State pension rise still leaves retirees £1k below minimum income standard
In April 2021, the state pension will rise by 2.5% under the triple lock mechanism.
This will mean the ‘old’ basic-rate state pension will rise by £3.35 a week from £134.25 to £137.60, (topped up to £177.10 a week by guaranteed pension credit).
The ‘new’ flat-rate state pension – introduced in 2016 – will rise by £4.40 a week from £175.20 to £179.60.
Despite the rise, the state pension “still falls short of the minimum income standard”, by £1,373 a year, based on the ‘new’ £9,339 annual pension rate, according to Just Group analysis.
Anti-poverty charity, the Joseph Rowntree Foundation gives the minimum income standard for a single pensioner as £10,712 a year.
Stephen Lowe, group communications director of Just Group, said: “These standards are an important sense check about the minimum income people should be aiming to generate in retirement.

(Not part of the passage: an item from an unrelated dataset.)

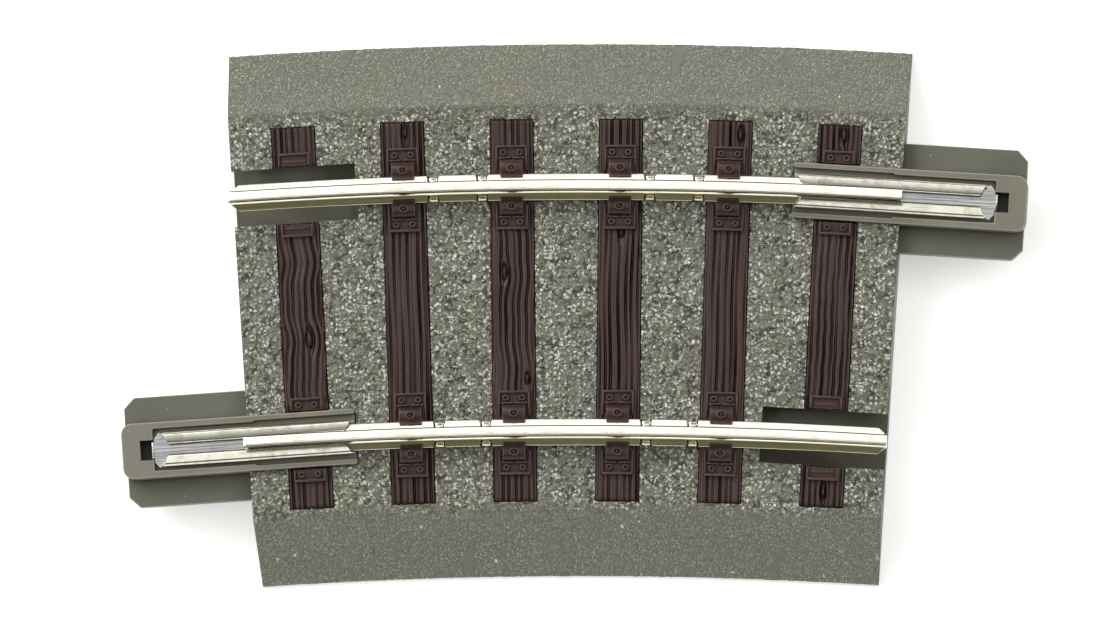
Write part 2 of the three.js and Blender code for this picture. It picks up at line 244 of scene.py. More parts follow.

“They show the importance of private sources of pension income, however modest, to provide a top-up to achieve an acceptable standard of living. People may not realise that even relatively small pensions can make the difference between struggling on too little money and having enough to cope in retirement.”
In order to generate the £1,373 difference, Just Group said a healthy 67-year-old would need a pension fund of about £30,000, but the exact amount could be less depending on medical conditions and lifestyle.
However, with many taking pension cash early, nine in 10 pensions fully withdrawn from the age of 55 are valued at less than £30,000.
Lowe added: “On the one hand people know they don’t want to be reliant solely on state pension but on the other hand huge numbers are emptying pensions as soon as they can.
“That’s not a problem if people have made informed decisions and weighed up the consequences but could be a disaster if they are assuming small pensions aren’t worth bothering with and don’t realise they are going to face an income gap when they start claiming state pension.”